## Begin Source records

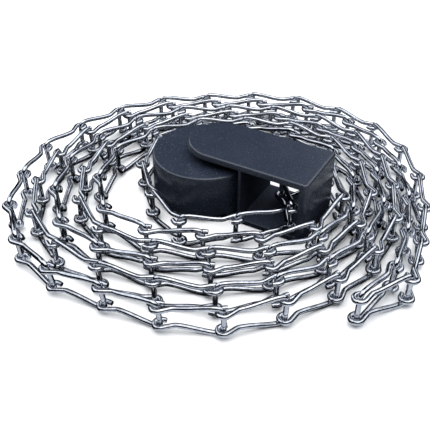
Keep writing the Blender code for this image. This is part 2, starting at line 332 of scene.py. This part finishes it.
# %% The spiral
def around(values, azimuth):
    """Smooth closed curve through evenly spaced values.

    In each span it is the cubic whose slope at either end is half the difference between the
    values before and after that end.
    """
    values = np.asarray(values)
    place = np.asarray(azimuth) / math.tau * len(values)
    low = np.floor(place).astype(int)
    t = place - low
    a, b, c, d = (values[(low + shift) % len(values)] for shift in (-1, 0, 1, 2))
    return b + 0.5 * t * (c - a + t * (2 * a - 5 * b + 4 * c - d + t * (3 * (b - c) + d - a)))


def strand(layer, inner_end, start, end):
    """Dense points x, y and lean from a strand's inner end out to the fold and just past it.

    Radius is the outermost pass plus its rank times the spacing, less this strand's rank times
    the spacing. Rank is the layer plus one for each half turn travelled since the fold. A bell
    shaped bulge of the travel is added near the fold, and the inner strand dents in to the drum.
    """
    travel = np.arange(end, start, -TRAVEL_STEP)
    azimuth = FOLD_AZIMUTH + travel
    hours = len(OUTERMOST_RADIUS)
    clock = np.arange(hours) * math.tau / hours
    spacing = np.subtract(OUTERMOST_RADIUS, SIXTH_RADIUS) / RANKS_BETWEEN
    datum = OUTERMOST_RADIUS + (clock - FOLD_AZIMUTH) % math.tau / math.pi * spacing
    rank = layer + travel / math.pi
    radius = around(datum, azimuth) - rank * around(spacing, azimuth)
    radius += FOLD_BULGE * np.exp(-(((travel - FOLD_BULGE_AT) / FOLD_BULGE_WIDTH) ** 2))
    radius -= layer * DRUM_DENT * np.exp(-(((travel - DRUM_DENT_AT) / DRUM_DENT_WIDTH) ** 4))
    fade = np.clip((LEAN_ENDS_AT - rank) / LEAN_FADES_OVER, 0, 1)
    lean = np.radians(around(OUTER_LEAN, azimuth)) * fade
    winding = np.column_stack([radius * np.cos(azimuth), radius * np.sin(azimuth), lean])
    fold = np.array([*FOLD_POINT, winding[-1, 2]])
    return np.vstack([[*inner_end, 0], winding, fold, fold + (fold - winding[-1]) * [1, 1, 0]])


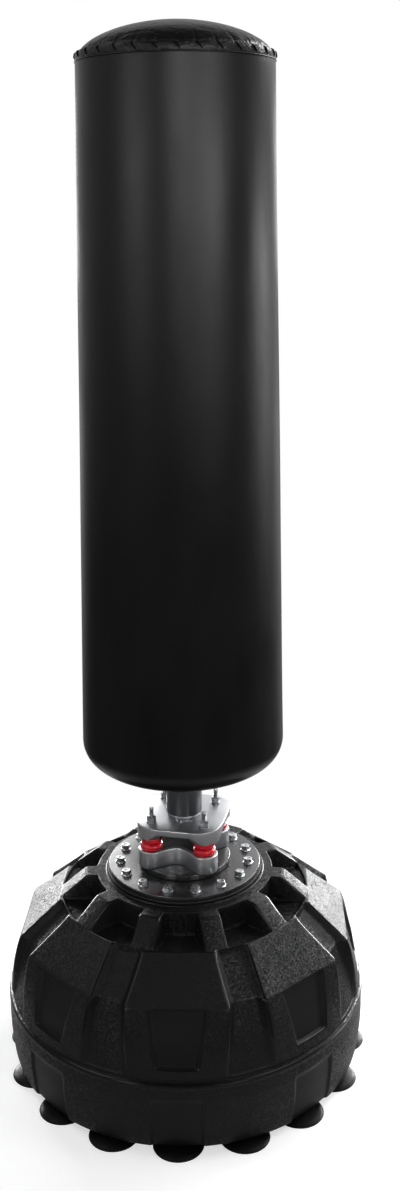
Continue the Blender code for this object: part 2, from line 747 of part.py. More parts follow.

## End Source records

* _Directive_:
Print, unaltered, every line from the beginning of the material down to the line with "just past it.".

* _Exercise result_:
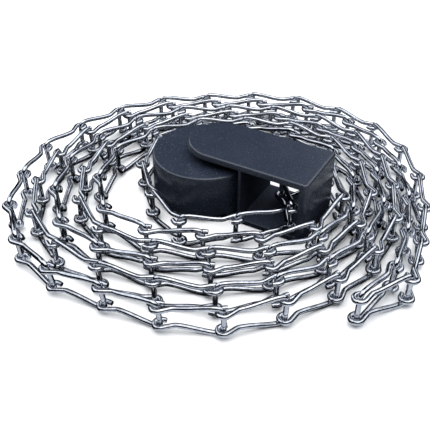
Keep writing the Blender code for this image. This is part 2, starting at line 332 of scene.py. This part finishes it.
# %% The spiral
def around(values, azimuth):
    """Smooth closed curve through evenly spaced values.

    In each span it is the cubic whose slope at either end is half the difference between the
    values before and after that end.
    """
    values = np.asarray(values)
    place = np.asarray(azimuth) / math.tau * len(values)
    low = np.floor(place).astype(int)
    t = place - low
    a, b, c, d = (values[(low + shift) % len(values)] for shift in (-1, 0, 1, 2))
    return b + 0.5 * t * (c - a + t * (2 * a - 5 * b + 4 * c - d + t * (3 * (b - c) + d - a)))


def strand(layer, inner_end, start, end):
    """Dense points x, y and lean from a strand's inner end out to the fold and just past it.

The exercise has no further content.